In this column we saw her (feigned? more about that later!) aversion toward the game take control and keep her from what she undoubtedly set out to do – provide colorful cultural commentary on the most important sporting event in the world, the FIFA World Cup. What did she produce instead? Nine bullet points and a closing comment, all meant to demonstrate that “[a]ny growing interest in soccer” is “a sign of [the] nation’s moral decay.” That is, unfortunately, not at all what they demonstrate. In an effort to help Ms. Coulter raise the quality of her soccer writings, I will try to clear up some of her confusion about the beautiful game, and in the process, perhaps uncover the profound true meaning of her piece.

Ms. Coulter starts out by claiming that she is worried individual achievement is not a big factor in soccer. Fortunately, she need not fret. As I wrote here last week: “In soccer, one goal, one red card, one penalty kick can make the difference between glory and failure. Johan Cruijff in 1974, Diego Maradona in 1986, and, hopefully, Robin van Persie this year are all players who regularly carry their team to victory based on a flash of personal brilliance. This outsized role of the individual – of course, if hundreds of pitches are thrown in a game a single will matter much less – is directly reflected in players’ compensation. Of the 17 NFL players on the Forbes list of highest-paid athletes in the world, only four made more than $2 million from endorsements last year; every single soccer player on the list hit that mark, and most of them cleared the bar quite comfortably.” As Ms. Coulter will soon discover, the best player at the World Cup receives a prestigious award: the Golden Ball, which has been won in the past by such soccer greats as Garrincha, Zidane, and Romário.

She is also concerned that soccer requires so little athletic talent that girls can play with boys. This is simply incorrect – turn on the TV — but perhaps what Coulter is upset about is that men and women watch and enjoy the World Cup together. The government of Iran shares these concerns, and has tried to bar women from stadiums and even from watching games generally. I believe it is a clear sign of moral decay that president Obama and Ann Coulter now both see the government of the Islamic Republic as a key ally; men and women watching soccer together, not so much.

Ms. Coulter continues by reiterating another line of criticism that I addressed here last week: the low number of goals scored in soccer games. I repeat: “[T]here aren’t very many paintings by Rembrandt, and that is part of what makes us value them. Would you swap the Mona Lisa for twenty drawings by a 5-year-old?”

A fourth problem Ms. Coulter sees with soccer is a supposed lack of downside risk, in the form of personal humiliation or major injury. Again, she need not fret: there is plenty of that. Take for example the horrific case of Andrés Escobar. After scoring an own goal in the 1994 World Cup, he was murdered by drug lords who blamed their gambling losses on him – talk about major injury. Or think of a decisive penalty shoot-out, when a single man in the arena bears his the burden of his club or nation’s hopes and aspirations. Even highly successful soccer players like Gareth Southgate can, on the basis of on missed shot, be forever associated with failure.

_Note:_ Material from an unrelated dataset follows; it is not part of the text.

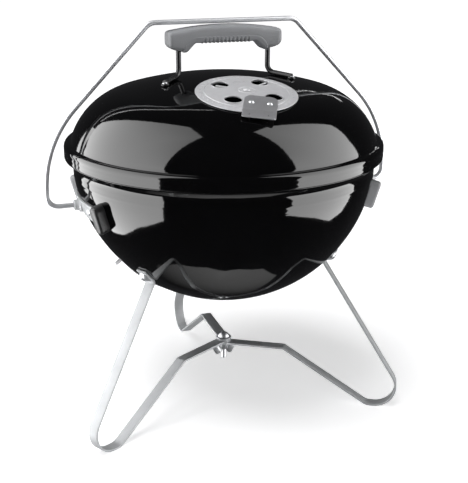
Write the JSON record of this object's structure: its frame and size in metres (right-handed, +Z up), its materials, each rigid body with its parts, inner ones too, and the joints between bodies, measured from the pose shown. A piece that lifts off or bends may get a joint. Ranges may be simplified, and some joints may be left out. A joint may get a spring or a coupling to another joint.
{
  "type": "kettle charcoal grill",
  "caption": "Portable kettle charcoal grill: enamelled bowl and domed lid with vents, nylon-grip handle, wire carrying bail and bent strap legs.",
  "frame": {"origin": "on the kettle's axis at floor level", "axes": "+Z up along the kettle's axis, +X along the lid handle and the bail's pivot axis, +Y towards the rear leg"},
  "size_m": [0.4194, 0.3999, 0.4627],
  "materials": {
    "black_enamel": "gloss",
    "aluminium_disc": "satin",
    "zinc_plate": "satin",
    "bright_wire": "polished",
    "black_rod": "satin",
    "grey_nylon": "satin",
    "grey_insert": "satin",
    "black_nylon": "satin",
    "plated_steel": "satin"
  },
  "bodies": {
    "stand": {"bowl_shell": "black_enamel", "leg_rear": "zinc_plate", "leg_front_left": "zinc_plate", "leg_front_right": "zinc_plate", "leg_bolts": "bright_wire", "leg_nuts": "zinc_plate", "hub_bolt": "bright_wire", "hub_washer": "zinc_plate", "bail_bracket_left": "zinc_plate", "bail_bracket_right": "zinc_plate", "bracket_rivets": "bright_wire", "bracket_pad_front_right": "grey_nylon", "bracket_pad_rear_right": "grey_nylon", "bracket_pad_rear_left": "grey_nylon", "bracket_pad_front_left": "black_nylon", "bowl_damper_rivets": "aluminium_disc", "grate_brackets": "black_enamel"},
    "lid": {"lid_shell": "black_enamel", "handle_rod": "black_rod", "handle_grip": "grey_nylon", "handle_grip_insert": "grey_insert", "handle_screws": "bright_wire", "handle_nuts": "zinc_plate", "lid_damper_rivet": "aluminium_disc"},
    "lid_vent": {"lid_damper_disc": "aluminium_disc", "lid_damper_tab": "aluminium_disc", "lid_damper_tab_rivets": "aluminium_disc"},
    "bail": {"bail_wire": "bright_wire"},
    "bowl_vent_right": {"bowl_damper_right": "aluminium_disc"},
    "bowl_vent_left": {"bowl_damper_left": "aluminium_disc"},
    "cooking_grate": {"cooking_grate": "plated_steel"},
    "charcoal_grate": {"charcoal_grate": "plated_steel"},
    "wing_nut": {"wing_nut": "zinc_plate"}
  },
  "joints": [
    {"name": "lid_lift", "type": "slide", "parent": "stand", "child": "lid", "axis": [0, -0.65, 0.7599], "range_m": [0, 0.144]},
    {"name": "bail_swing", "type": "hinge", "parent": "stand", "child": "bail", "pos_m": [0, 0, 0.262], "axis": [-1, 0, 0], "range_deg": [0, 120]},
    {"name": "lid_vent_turn", "type": "hinge", "parent": "lid", "child": "lid_vent", "pos_m": [0, -0.079, 0.39415], "axis": [0, -0.1797, 0.9837], "range_deg": [-45, 45]},
    {"name": "bowl_vent_right_turn", "type": "hinge", "parent": "stand", "child": "bowl_vent_right", "pos_m": [0.09471, -0.01331, 0.16573], "axis": [0.5393, -0.0758, -0.8387], "range_deg": [-60, 60]},
    {"name": "bowl_vent_left_turn", "type": "hinge", "parent": "stand", "child": "bowl_vent_left", "pos_m": [-0.09471, 0.01331, 0.16573], "axis": [-0.5393, 0.0758, -0.8387], "range_deg": [-60, 60]},
    {"name": "cooking_grate_lift", "type": "slide", "parent": "stand", "child": "cooking_grate", "axis": [0, 0, 1], "range_m": [0, 0.03]},
    {"name": "charcoal_grate_lift", "type": "slide", "parent": "stand", "child": "charcoal_grate", "axis": [0, 0, 1], "range_m": [0, 0.07]},
    {"name": "wing_nut_spin", "type": "hinge", "parent": "stand", "child": "wing_nut", "pos_m": [0, 0, 0.06], "axis": [0, 0, 1], "continuous": true}
  ],
  "couplings": [
    {"joint": "bail_swing", "follows": "lid_lift", "rad_per_m": 14.544}
  ]
}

It doesn’t stop there. Ms. Coulter also repeats my colleague Marc Thiessen’s critique of soccer rules against the use of your hands, by proclaiming that “[w]hat sets man apart from the lesser beasts, besides a soul, is that we have opposable thumbs.” As I said when Mr. Thiessen wrote that “[s]occer is the only sport in the world where you cannot use the one tool that distinguishes man from beast: opposable thumbs”: Soccer offers us a scheme of ordered liberty, not the crazed violence of beast-like warriors.

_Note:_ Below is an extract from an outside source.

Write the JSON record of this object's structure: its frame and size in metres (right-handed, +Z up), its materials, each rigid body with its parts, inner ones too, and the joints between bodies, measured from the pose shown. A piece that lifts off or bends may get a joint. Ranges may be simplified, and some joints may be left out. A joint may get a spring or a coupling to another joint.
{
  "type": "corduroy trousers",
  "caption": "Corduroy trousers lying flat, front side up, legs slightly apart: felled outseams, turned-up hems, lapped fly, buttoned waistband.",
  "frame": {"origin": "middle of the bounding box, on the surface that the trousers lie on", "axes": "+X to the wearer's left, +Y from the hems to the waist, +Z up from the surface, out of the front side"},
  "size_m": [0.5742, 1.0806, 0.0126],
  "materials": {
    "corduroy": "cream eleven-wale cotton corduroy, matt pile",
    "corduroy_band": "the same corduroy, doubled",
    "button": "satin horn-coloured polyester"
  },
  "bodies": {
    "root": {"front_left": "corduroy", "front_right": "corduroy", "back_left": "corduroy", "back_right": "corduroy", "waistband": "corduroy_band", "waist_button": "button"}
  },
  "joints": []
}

And it goes on and on like that, misunderstanding after misunderstanding. Ms. Coulter claims that she didn’t realize, among other things, that viewership for the games by the U.S. team in this World Cup has been five times as high as that of the Stanley Cup finals, and higher even than that of the NBA finals. Many Americans do seem to care, and many Americans are eager to find out who will be crowned world champions on July 13th.

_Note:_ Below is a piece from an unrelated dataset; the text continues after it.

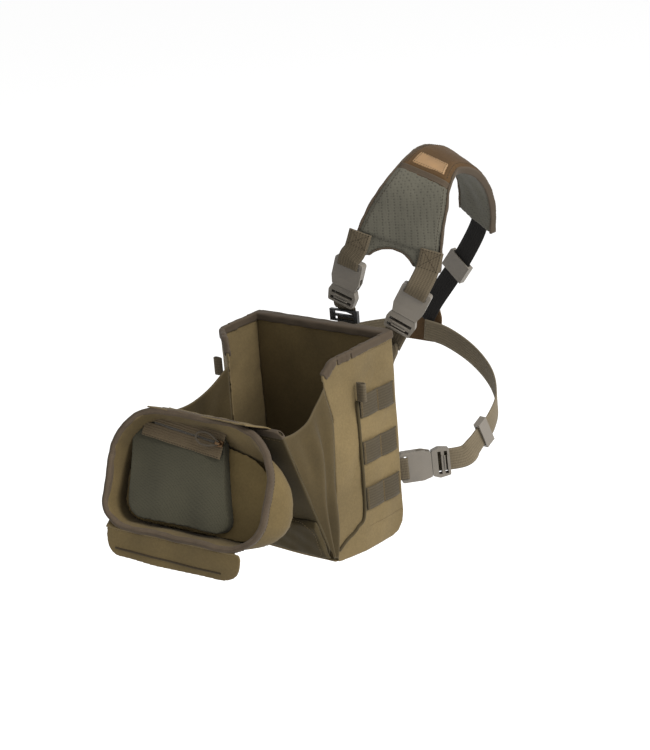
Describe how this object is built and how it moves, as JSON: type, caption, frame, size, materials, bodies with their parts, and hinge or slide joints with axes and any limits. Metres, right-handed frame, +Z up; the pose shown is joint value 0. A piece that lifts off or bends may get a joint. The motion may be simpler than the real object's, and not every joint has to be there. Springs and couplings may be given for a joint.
{
  "type": "binocular harness pack",
  "caption": "Chest-worn canvas pack, standing open with its lid folded forward, on a padded shoulder strap with side-release buckles and a waist belt.",
  "frame": {"origin": "centre of the padded face that rests on the wearer's chest", "axes": "+Y into the wearer, out of the padded face; +Z up; +X to the right seen from the front; -Y is the front of the pack"},
  "size_m": [0.3187, 0.4667, 0.4038],
  "materials": {
    "acetal": "moulded, matt",
    "acetal_black": "moulded, matt",
    "canvas_shade": "matte woven",
    "canvas_warm": "matte woven",
    "foam": "closed cell foam, covered",
    "grosgrain": "ribbed tape",
    "leather": "smooth, blank",
    "lid_mesh": "fine stretch mesh",
    "paracord": "braided cord",
    "slider_metal": "antique",
    "spacer_mesh": "open spacer mesh",
    "waxed_canvas": "matte woven, waxed",
    "webbing_dark": "woven nylon webbing",
    "webbing_tan": "woven nylon webbing"
  },
  "bodies": {
    "pack_body": {"back_liner": "canvas_shade", "back_foam": "foam", "back_shell": "waxed_canvas", "chest_mesh_pad": "spacer_mesh", "bottom_panel": "waxed_canvas", "side_panel_left": "waxed_canvas", "side_panel_right": "waxed_canvas", "seam_piping": "grosgrain", "rim_binding": "grosgrain", "molle_webbing_left": "webbing_tan", "molle_webbing_right": "webbing_tan", "tab_loops": "webbing_tan", "gusset_left": "waxed_canvas", "gusset_right": "waxed_canvas", "shoulder_foam": "foam", "shoulder_mesh": "spacer_mesh", "shoulder_canvas": "canvas_warm", "shoulder_binding": "grosgrain", "leather_patch": "leather", "leg_webbing_left": "webbing_tan", "leg_webbing_right": "webbing_tan", "top_ring": "acetal_black", "ring_tab": "webbing_dark", "anchor_webbing_left": "webbing_dark", "anchor_webbing_right": "webbing_dark", "buckle_socket_left": "acetal", "buckle_socket_right": "acetal", "buckle_socket_belt": "acetal", "belt_stub": "webbing_tan", "belt_right": "webbing_tan", "belt_left": "webbing_tan", "rear_webbing": "webbing_tan", "rear_junction": "waxed_canvas"},
    "front_panel": {"front_panel": "canvas_shade", "front_pocket": "canvas_shade", "front_binding": "grosgrain"},
    "hinge_strip": {"hinge_strip": "canvas_warm"},
    "lid": {"lid_shell": "canvas_warm", "lid_binding": "grosgrain", "lid_foam": "foam", "lid_lining": "canvas_warm", "mesh_pocket": "lid_mesh", "zipper_tapes": "grosgrain", "zipper_coil": "grosgrain"},
    "zipper_slider": {"zipper_slider": "slider_metal", "pull_cord": "paracord"},
    "lid_flap": {"lid_flap": "canvas_warm", "flap_piping": "grosgrain"},
    "plug_left": {"buckle_plug_left": "acetal"},
    "arm_left_inner": {"release_arm_left_inner": "acetal"},
    "arm_left_outer": {"release_arm_left_outer": "acetal"},
    "plug_right": {"buckle_plug_right": "acetal"},
    "arm_right_inner": {"release_arm_right_inner": "acetal"},
    "arm_right_outer": {"release_arm_right_outer": "acetal"},
    "plug_belt": {"buckle_plug_belt": "acetal"},
    "arm_belt_upper": {"release_arm_belt_upper": "acetal"},
    "arm_belt_lower": {"release_arm_belt_lower": "acetal"},
    "belt_slide": {"belt_slide": "acetal"},
    "rear_slide": {"rear_slide": "acetal"}
  },
  "joints": [
    {"name": "front_panel_hinge", "type": "hinge", "parent": "pack_body", "child": "front_panel", "pos_m": [0, -0.113, -0.096], "axis": [-1, 0, 0], "range_deg": [0, 14], "deforming": ["gusset_left", "gusset_right"]},
    {"name": "lid_fold", "type": "hinge", "parent": "hinge_strip", "child": "lid", "pos_m": [0, -0.20825, 0.07922], "axis": [-0.9929, -0.1112, 0.0427], "range_deg": [0, 178]},
    {"name": "hinge_strip_fold", "type": "hinge", "parent": "front_panel", "child": "hinge_strip", "pos_m": [0, -0.1793, 0.06811], "axis": [-1, 0, 0], "range_deg": [0, 44]},
    {"name": "lid_flap_fold", "type": "hinge", "parent": "lid", "child": "lid_flap", "pos_m": [-0.00052, -0.25349, -0.03838], "axis": [-0.9716, -0.2193, 0.0886], "range_deg": [0, 126]},
    {"name": "zipper_slide", "type": "slide", "parent": "lid", "child": "zipper_slider", "axis": [-0.9659, -0.1806, 0.1857], "range_m": [0, 0.05]},
    {"name": "plug_left_slide", "type": "slide", "parent": "pack_body", "child": "plug_left", "axis": [-0.3533, 0.0208, -0.9353], "range_m": [0, 0.0138]},
    {"name": "release_left_inner", "type": "hinge", "parent": "plug_left", "child": "arm_left_inner", "pos_m": [0.03364, 0.00515, 0.16002], "axis": [0.1229, -0.9901, -0.0684], "range_deg": [0, 8], "stiffness_Nm_per_rad": 0.02},
    {"name": "release_left_outer", "type": "hinge", "parent": "plug_left", "child": "arm_left_outer", "pos_m": [0.01806, 0.00281, 0.16585], "axis": [-0.1229, 0.9901, 0.0684], "range_deg": [0, 8], "stiffness_Nm_per_rad": 0.02},
    {"name": "plug_right_slide", "type": "slide", "parent": "pack_body", "child": "plug_right", "axis": [-0.4912, -0.1404, -0.8596], "range_m": [0, 0.0138]},
    {"name": "release_right_outer", "type": "hinge", "parent": "plug_right", "child": "arm_right_outer", "pos_m": [0.09911, 0.02108, 0.1316], "axis": [0.3721, -0.9262, -0.0614], "range_deg": [0, 8], "stiffness_Nm_per_rad": 0.02},
    {"name": "release_right_inner", "type": "hinge", "parent": "plug_right", "child": "arm_right_inner", "pos_m": [0.08588, 0.0152, 0.14012], "axis": [-0.3721, 0.9262, 0.0614], "range_deg": [0, 8], "stiffness_Nm_per_rad": 0.02},
    {"name": "plug_belt_slide", "type": "slide", "parent": "pack_body", "child": "plug_belt", "axis": [0.6883, 0.7245, 0.0362], "range_m": [0, 0.0138]},
    {"name": "release_belt_upper", "type": "hinge", "parent": "plug_belt", "child": "arm_belt_upper", "pos_m": [0.10709, 0.02607, -0.02264], "axis": [0.725, -0.6888, 0.0017], "range_deg": [0, 8], "stiffness_Nm_per_rad": 0.02},
    {"name": "release_belt_lower", "type": "hinge", "parent": "plug_belt", "child": "arm_belt_lower", "pos_m": [0.10753, 0.02649, -0.03943], "axis": [-0.725, 0.6888, -0.0017], "range_deg": [0, 8], "stiffness_Nm_per_rad": 0.02},
    {"name": "belt_slide_move", "type": "slide", "parent": "pack_body", "child": "belt_slide", "axis": [0.0344, 0.8939, 0.4469], "range_m": [-0.003, 0.003]},
    {"name": "rear_slide_move", "type": "slide", "parent": "pack_body", "child": "rear_slide", "axis": [0.6239, -0.052, 0.7798], "range_m": [-0.006, 0.006]}
  ],
  "couplings": [
    {"joint": "hinge_strip_fold", "follows": "lid_fold", "ratio": 0.24719},
    {"joint": "lid_flap_fold", "follows": "lid_fold", "ratio": 0.70786},
    {"joint": "release_left_outer", "follows": "release_left_inner", "ratio": 1},
    {"joint": "release_right_inner", "follows": "release_right_outer", "ratio": 1},
    {"joint": "release_belt_lower", "follows": "release_belt_upper", "ratio": 1}
  ]
}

I would venture that Ms. Coulter does as well. Despite her attempts to display disdain for soccer, I think her deep passion for the game ends up shining through. It shines through in her all-too-obviously faked ignorance about key features of the game. Her objections are too transparently wrong to be anything but a charade. What explains this exercise in pretending not to care about soccer?

For that we turn to the last paragraph of her column, where we observe some deep-seated xenophobia: “If more “Americans” are watching soccer today, it’s only because of the demographic switch effected by Teddy Kennedy’s 1965 immigration law. I promise you: No American whose great-grandfather was born here is watching soccer.” This xenophobic tone can be explained in one way and one way only: she’s literally scared of the foreign. The foreign, in this case, is represented not just by the Belgians the U.S. will face tomorrow, but probably even more so by the mighty Dutch warriors of the Clockwork Orange that Team U.S. would face were it to make it all the way to the semifinal. Pretending not to care about soccer at all is Ms. Coulter’s way of dealing with her worst nightmare: a humiliating defeat at the hands of Klaas-Jan Huntelaar et al.